In practice, it is difficult to switch from one diet to another in a reactive way based on feed delivery systems currently installed in commercial pig farms. But new equipment, such as electronic feed dispensers developed with 2 or 3 hoppers could help to modulate the quality of the diet delivered in a very reactive way.
A different partition of feed intake is expected to attenuate the impact of high ambient temperature. Trials performed in respiratory chambers at the experimental station INRAE (Saint-Gilles, Brittany, France) provided some information about the dynamics of heat production, especially heat released after a feed. The bigger the meal is, the more important the heat to be released is. However, the heat is not immediately released after the feed. Due to the metabolic process involved in the digestion and the physiological use of the energy intake, the short-term thermic effect of the diet is observed over the few hours following a feed (Figure 2). Then again after a feed, taken 1 hour before the time when the ambient temperature peaks above thermoneutral conditions, the amount of heat to be released is still important. The situation the animal faced was all the more difficult as the feed was spontaneously large.
Difficulty losing heat under such conditions may have long term effects, with impaired performance even when the heat waves are over. In contrast, dividing feed intake into numerous small meals before the arrival of the heat wave can prevent rocketing post-prandial heat production with a potentially reduced intensity of heat stress and long-term consequences (Figure 2).
Dividing feed intake over the day should be associated with changes in the time of feed delivery, mainly towards the “less warm” periods of the day (Figure 2). Under a heat wave, it is not always possible to refer to the coldest period of the day as the decrease in ambient temperature that may occur during the night is rather limited, in contrast to what is observed under milder summer days. Under mild hot conditions, for example when temperature rises up to 29°C during the afternoon and decreases to around 20°C during the night, it is possible for the sow to consume the same amount of feed under a constant temperature of 25°C.

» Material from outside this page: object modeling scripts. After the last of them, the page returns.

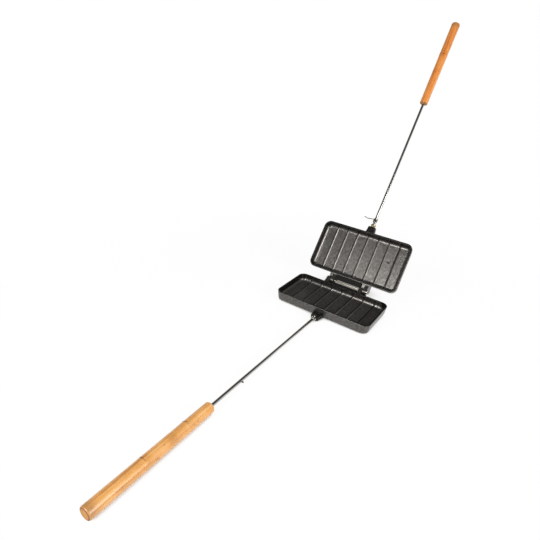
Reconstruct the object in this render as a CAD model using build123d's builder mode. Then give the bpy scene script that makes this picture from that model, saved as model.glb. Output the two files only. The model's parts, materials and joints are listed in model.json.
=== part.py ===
from build123d import *
import os
from math import acos, asin, atan2, cos, degrees, floor, hypot, pi, radians, sin, tan

# A two-sandwich pie iron of cast iron: two alike ribbed plates hinged along one long side,
# each on a steel rod with a cane handle, and a wire latch on the upper rod.
# Millimetres, +Z up. The origin is the middle of the lower plate's flat back, where it stands.
# The casting is drawn in a half frame: origin on the hinge axis, X along it, -Y towards the
# handle, Z from the plate's back towards its rim. What sits on a rod is drawn in a rod frame:
# origin at the end of the socket boss, Z along the rod, Y towards the other half.

# ---- pose ----
OPEN_ANGLE = 125.0            # how far the upper half is swung open from closed, on its stop

# ---- cast plates ----
PLATE_LENGTH = 222.0          # along the hinge, at the rim
PLATE_WIDTH = 121.0           # across the hinge, at the rim
PLATE_DEPTH = 22.0            # rim to back
PLATE_CORNER = 16.0           # plan radius of the rim's corners
OUTER_DRAFT = 8.0             # degrees, outer walls lean in towards the back
BACK_EDGE_RADIUS = 6.0
LIP_WIDTH = 4.0               # flat rim
LIP_ROUND = 0.8
CAVITY_DEPTH = 15.5           # rim to floor
INNER_DRAFT = 12.0            # degrees
COVE_RADIUS = 6.0             # between the floor and the walls
PARTING_GAP = 0.4             # between the two rims when closed

# ---- ribbed cooking face ----
RIB_PITCH = 26.6
END_STRIP_LEAST = 14.0        # narrowest strip of floor beyond the last rib
RIB_HEIGHT = 2.3              # on the floor
RIB_WALL_HEIGHT = 1.7         # where each rib runs on up the two long walls
RIB_CREST_WIDTH = 1.8
RIB_FOOT_WIDTH = 5.4
RIB_CREST_RADIUS = 0.6
RIB_BEND_RADIUS = 3.7         # of its crest, in the cove
RIB_DROP = 1.2                # it stops this far short of the rim
RIB_SUNK = 1.0                # how far its foot is let into the floor

# ---- hinge ----
HINGE_OFFSET = 16.0           # hinge axis to the near edge of the rim
BARREL_RADIUS = 6.5
LUG_INNER = 32.0              # middle of the hinge to the first lug's inner face
LUG_WIDTH = 9.0
LUG_GAP = 0.5                 # sideways, between one half's lug and the other's
FOOT_SETBACK = 6.0            # hinge axis to the heel of the lug, at the back plane
NECK_SETBACK = 1.5            # rim edge to where the lug's neck starts to rise
STOP_GAP = 0.25               # lug heel to stop shelf, fully open
WEB_THICKNESS = 5.5           # bridge between the lugs
WEB_DROP = 1.5                # bridge below the rim
WEB_PIN_GAP = 1.6             # bridge edge to pin
PIN_RADIUS = 2.5
PIN_RUNNING_CLEARANCE = 0.05
PIN_END_PLAY = 0.15
PIN_HEAD_RADIUS = 4.2
PIN_HEAD_HEIGHT = 2.4
PIN_TAIL = 4.6                # past the washer
PIN_END_CHAMFER = 0.6
HINGE_WASHER_RADIUS = 5.4
HINGE_WASHER_THICKNESS = 1.2
SPLIT_PIN_RADIUS = 0.8        # hole for both its legs
SPLIT_PIN_WIRE = 0.38
SPLIT_PIN_EYE_RADIUS = 1.5
SPLIT_PIN_TAIL = 6.0
SPLIT_PIN_SPLAY = 35.0        # degrees, each tail outwards
SPLIT_PIN_BEND_RADIUS = 1.0

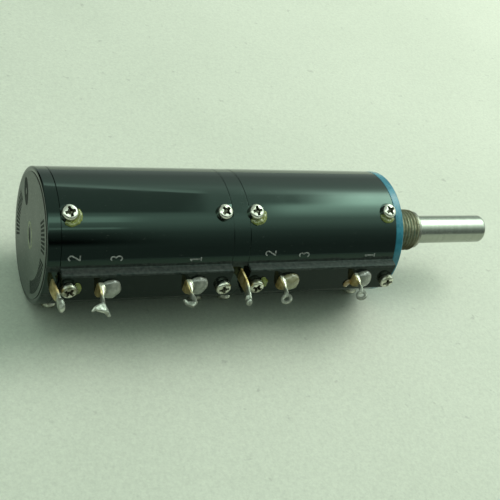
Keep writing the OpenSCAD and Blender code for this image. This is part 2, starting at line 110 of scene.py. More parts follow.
def placed(x, elevation=0.0, height=0.0, shift=0.0):
    """A frame on the body: local X along the shaft, local Z straight out, local Y round the body."""
    e = radians(elevation)
    out = Vector((0, -cos(e), sin(e)))
    side = Vector((0, sin(e), cos(e)))
    origin = Vector((x, 0, 0)) + out * height + side * shift
    return Matrix([*zip((1, 0, 0), side, out, origin), (0, 0, 0, 1)])


def added(name, data):
    """An object of the scene that holds a mesh, light or camera."""
    obj = bpy.data.objects.new(name, data)
    bpy.context.scene.collection.objects.link(obj)
    return obj


def finish_mesh(mesh, angle):
    """Welds, turns the normals outwards and keeps edges sharper than the angle."""
    work = bmesh.new()
    work.from_mesh(mesh)
    bmesh.ops.remove_doubles(work, verts=work.verts, dist=1e-7)
    bmesh.ops.recalc_face_normals(work, faces=work.faces)
    work.to_mesh(mesh)
    work.free()
    mesh.polygons.foreach_set("use_smooth", [True] * len(mesh.polygons))
    mesh.set_sharp_from_angle(angle=radians(angle))


def solid(name, points, faces, matrix=None, angle=35):
    """A mesh object from points in millimetres."""
    place = matrix or Matrix.Identity(4)
    mesh = bpy.data.meshes.new(name)
    mesh.from_pydata([(place @ Vector(p)) * MM for p in points], [], faces)
    finish_mesh(mesh, angle)
    return added(name, mesh)


def piece(obj, material, replaced=(), body="body"):
    """Gives a mesh its material and puts it on its CAD body."""
    if material:
        obj.data.materials.clear()
        obj.data.materials.append(material)
    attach(obj, body)
    even = obj.modifiers.new("even", "WEIGHTED_NORMAL")
    even.keep_sharp = True
    if replaced:
        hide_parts(*replaced)


def grid_faces(rows, columns, closed=False, capped=False):
    """Quads between rings of points; closed joins last to first, capped fills both ends."""
    faces = []
    for i in range(rows if closed else rows - 1):
        for j in range(columns):
            a, b = i * columns, ((i + 1) % rows) * columns
            k = (j + 1) % columns
            faces.append((a + j, a + k, b + k, b + j))
    if capped:
        faces.append(tuple(reversed(range(columns))))
        faces.append(tuple((rows - 1) * columns + j for j in range(columns)))
    return faces


def curved_bar(name, outlines):
    """A solid of stacked outlines, each running up one side of a curved bar and back down the other."""
    n = len(outlines[0])
    points = [point for outline in outlines for point in outline]
    faces = grid_faces(len(outlines), n)
    for base in (0, len(points) - n):
        for i in range(n // 2 - 1):
            faces.append((base + i, base + i + 1, base + n - 2 - i, base + n - 1 - i))
    return solid(name, points, faces)


def turned(name, profile, segments, closed=False, axis="x", matrix=None, angle=35):
    """A turned part from (station, radius) pairs, about the shaft's axis or about local Z."""
    points = []
    for station, radius in profile:
        for j in range(segments):
            c, s = radius * cos(TAU * j / segments), radius * sin(TAU * j / segments)
            points.append((station, -c, s) if axis == "x" else (c, s, station))
    faces = grid_faces(len(profile), segments, closed)
    return solid(name, points, faces, matrix, angle)


def arc(cx, cy, r, start, end, steps):
    """Points along an arc, in degrees."""
    turns = [radians(start + (end - start) * i / steps) for i in range(steps + 1)]
    return [(cx + r * cos(t), cy + r * sin(t)) for t in turns]


def carve(obj, cutter, angle):
    """Cuts one mesh out of another."""
    cut = obj.modifiers.new("cut", "BOOLEAN")
    cut.object = cutter
    cut.operation = "DIFFERENCE"
    cut.solver = "EXACT"
    bake(obj)
    bpy.data.objects.remove(cutter)
    finish_mesh(obj.data, angle)


def bake(obj):
    """Applies the modifiers of an object."""
    bpy.context.view_layer.update()
    seen = obj.evaluated_get(bpy.context.evaluated_depsgraph_get())
    mesh = bpy.data.meshes.new_from_object(seen)
    obj.modifiers.clear()
    obj.data = mesh


def joined(name, objects):
    """Joins meshes into one new object, in place of the old ones."""
    work = bmesh.new()
    for o in objects:
        o.data.transform(o.matrix_world)
        work.from_mesh(o.data)
    mesh = bpy.data.meshes.new(name)
    work.to_mesh(mesh)
    work.free()
    for o in objects:
        bpy.data.objects.remove(o)
    return added(name, mesh)


def blob(name, balls, matrix, voxel, rough, grain=1.2, seed=0.0):
    """Balls of (x, y, z, rx, ry, rz) melted into one lump, with a little unevenness."""
    work = bmesh.new()
    for x, y, z, rx, ry, rz in balls:
        where = Matrix.Translation((x, y, z)) @ Matrix.Diagonal((rx, ry, rz, 1))
        bmesh.ops.create_icosphere(work, subdivisions=3, radius=1, matrix=where)
    mesh = bpy.data.meshes.new(name)
    work.to_mesh(mesh)
    work.free()
    obj = added(name, mesh)
    melt = obj.modifiers.new("melt", "REMESH")
    melt.mode = "VOXEL"
    melt.voxel_size = voxel
    relax = obj.modifiers.new("relax", "SMOOTH")
    relax.factor = 0.5
    relax.iterations = 6
    bake(obj)
    shift = Vector((seed, seed * 0.7, -seed))
    for v in obj.data.vertices:
        v.co += v.normal * rough * noise.noise(v.co * grain + shift)
    obj.data.transform(Matrix.Scale(MM, 4) @ matrix)
    finish_mesh(obj.data, 60)
    return obj


# ---- material helpers

class Nodes:
    """A node tree and short ways to add nodes to it."""

    def __init__(self, tree):
        self.tree = tree

    def node(self, kind, **values):
        """A new shader node with its settings."""
        made = self.tree.nodes.new("ShaderNode" + kind)
        for name, value in values.items():
            setattr(made, name, value)
        return made

    def link(self, source, target):
        """Joins an output to an input."""
        self.tree.links.new(source, target)

    def math(self, kind, a, b=0.0, c=0.0):
        """One Math node; an input is a number or another node's output."""
        made = self.node("Math", operation=kind)
        for socket, value in zip(made.inputs, (a, b, c)):
            if isinstance(value, float):
                socket.default_value = value
            else:
                self.link(value, socket)
        return made.outputs[0]

    def axes(self, vector):
        """The x, y and z of a vector."""
        split = self.node("SeparateXYZ")
        self.link(vector, split.inputs[0])
        return split.outputs

    def ramp(self, factor, stops):
        """A colour ramp from (position, colour or grey) stops."""
        made = self.node("ValToRGB")
        elements = made.color_ramp.elements
        while len(elements) < len(stops):
            elements.new(0.5)
        for element, (position, value) in zip(elements, stops):
            element.position = position
            grey = isinstance(value, float)
            element.color = (value, value, value, 1) if grey else (*value, 1)
        self.link(factor, made.inputs["Fac"])
        return made.outputs["Color"]


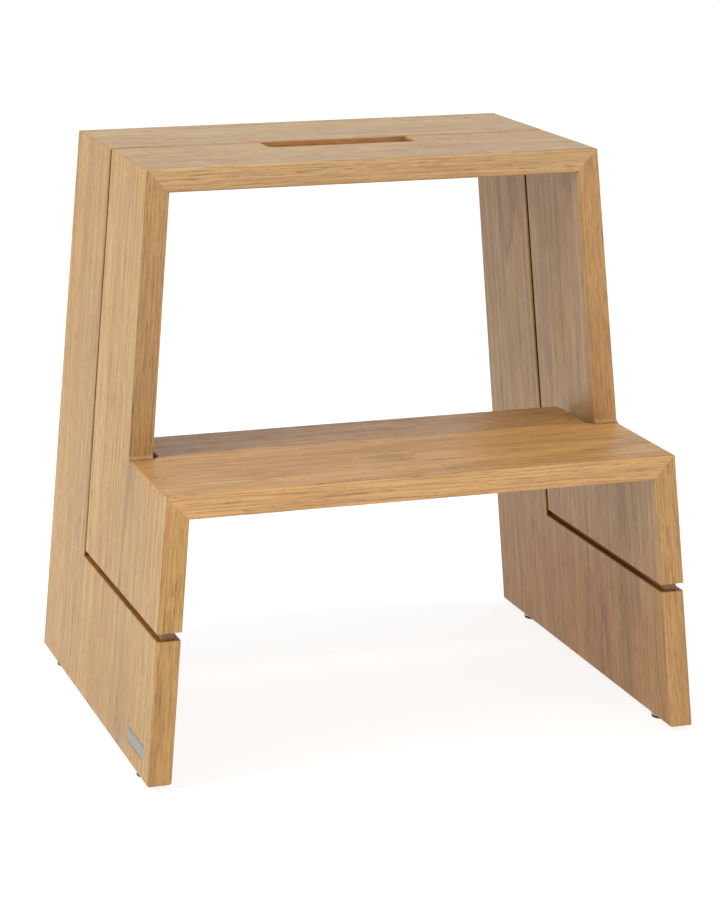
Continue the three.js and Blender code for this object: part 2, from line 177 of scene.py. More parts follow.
def make_floor():
    """A plain pale floor that glows a little, so that it stays nearly white."""
    graph = Graph("floor_white")
    place = graph.add("TexCoord").outputs["Object"]
    grain = graph.noise(place, scale=3.0, detail=3.0)
    tone = graph.ramp(grain, [(0.0, (FLOOR_CLOUD,) * 3), (1.0, WHITE)])
    shader = graph.principled({
        "Base Color": graph.mix(1.0, tone, (FLOOR_ALBEDO,) * 3, "MULTIPLY"),
        "Roughness": 0.9,
        "Specular IOR Level": 0.1,
        "Emission Color": WHITE,
        "Emission Strength": FLOOR_GLOW,
    })
    graph.finish(shader)
    mesh = bpy.data.meshes.new("floor")
    corners = [(x * FLOOR_HALF, y * FLOOR_HALF, 0.0) for x, y in ((-1, -1), (1, -1), (1, 1), (-1, 1))]
    mesh.from_pydata(corners, [], [(0, 1, 2, 3)])
    floor = bpy.data.objects.new("floor", mesh)
    floor.data.materials.append(graph.material)
    bpy.context.scene.collection.objects.link(floor)


# ---------------------------------------------------------------------------------------------------------
# Node graphs
# ---------------------------------------------------------------------------------------------------------

NOISE_SPAN = (0.2, 0.8)       # the levels that a noise mostly lies between


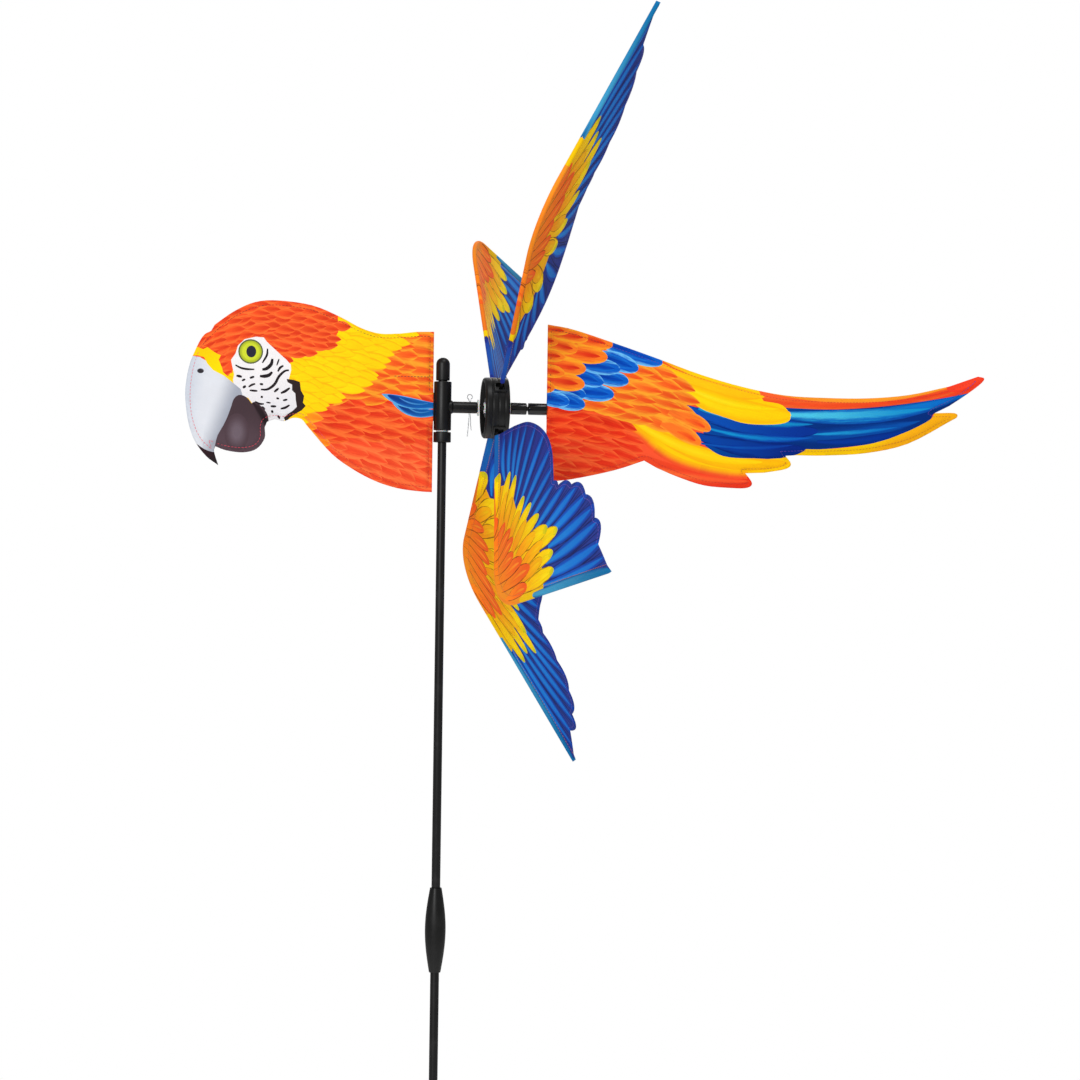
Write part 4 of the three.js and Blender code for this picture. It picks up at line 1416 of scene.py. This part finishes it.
def lobes(start, ends):
    """Rounded feather tips: each ends at a point and stands out from its chord by a bulge."""
    line = [start]
    for x, y, bulge in ends:
        a, b = np.array(line[-1]), np.array((x, y))
        out = np.array((b[1] - a[1], a[0] - b[0])) / np.hypot(*(b - a))
        middle = (a + b) / 2 + 2 * bulge * out
        for t in np.linspace(0.125, 1, 8):
            line.append(tuple((1 - t) ** 2 * a + 2 * t * (1 - t) * middle + t**2 * b))
    return line


TRAILING_LOBES = ((299, 186), [(271, 184, 7.5), (240, 174, 5.5), (213, 152, 5.5), (195, 128, 4),
                               (183, 119, 2)])
ROOT_EDGE = [(167, 117.5), (147, 116), (124, 109), (101, 94), (77, 71), (60, 47), (50, 30)]


def wing_outline():
    leading = [tuple(p) for p in beside_rod(34.5, -SLEEVE, 3.0)]
    nose = [tuple(WING_TIP + HAND * 1.2 - 0.3 * np.array((-HAND[1], HAND[0])))]
    return leading + nose + [(315, 192.5)] + lobes(*TRAILING_LOBES) + curve(ROOT_EDGE + [(41, 13), (36, 4)])


class WingFrame:
    """A wing's own flat frame, read from its rod and its cloth in the frame."""

    def __init__(self, number):
        rod = self.vertices(f"wing_rod_{number}")
        near = [p for p in rod if (p - HUB).length < 14.6 * MM]
        self.out = (sum(near, Vector()) / len(near) - HUB).normalized()
        cloth = self.vertices(f"wing_cloth_{number}")
        middle = sum(cloth, Vector()) / len(cloth) - HUB
        self.back = (middle - self.out * middle.dot(self.out)).normalized()
        self.normal = self.out.cross(self.back)

    @staticmethod
    def vertices(node):
        return [vertex.co.copy() for vertex in frame["nodes"][node].data.vertices]

    def matrix(self):
        """Takes millimetres in the wing's frame to millimetres from the axle's meeting point."""
        turn = Matrix((self.out, self.back, self.normal)).transposed().to_4x4()
        return Matrix.Translation((HUB - AXLE) / MM) @ turn

    def place(self, points, heights):
        axes = np.array((self.out, self.back, self.normal))
        return (np.column_stack((points, heights)) @ axes) * MM + np.array(HUB)


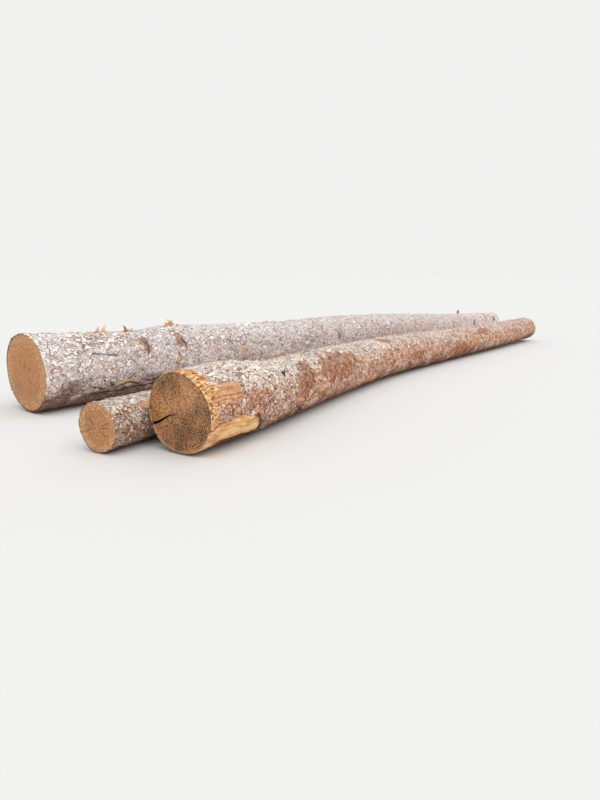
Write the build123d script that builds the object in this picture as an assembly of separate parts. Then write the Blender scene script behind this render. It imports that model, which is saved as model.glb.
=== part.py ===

But when temperature remains above 25°C, it is no longer the case and the higher it is, the more important it is to decrease the feed intake. Therefore, changing the delivery time of the feed is an option to decrease the intensity of heat stress during the warmest periods of the day.
Even though this article focuses mainly on nutritional strategies for coping with acute heat stress, the first attention has to be paid on water supply. Providing clean and cool drinking water at all times can really helps animals that are kept under hot conditions. The animals have access to water ad libitum, all day long even when no feed is delivered. As pigs can stop eating in hot conditions, the administration of functional additives via the drinking water supply would have benefits to help the animal cope with heat stress. In the past, in farms equipped with liquid feeding system but without a drinking bowl in the farrowing pens, farmers were advised to deliver water separately from the feed instead of diluting the liquid feed. Nowadays, if drinking bowls or nipples are installed to fit in with legislation, that solves the problem.
Finally, based on weather forecasts, it is possible to anticipate and mitigate extremely hot periods. When a heat wave is forecast, this gives ample time to modify the parameters of the feed delivery; reducing the amount of feed delivered per animal and at modified times (Figure 3). The aim is to reduce the thermoregulatory effort for pigs, so that they can recover rapidly after acute heat stress. Such a strategy could also help prevent mortality rates, which increases with heat waves.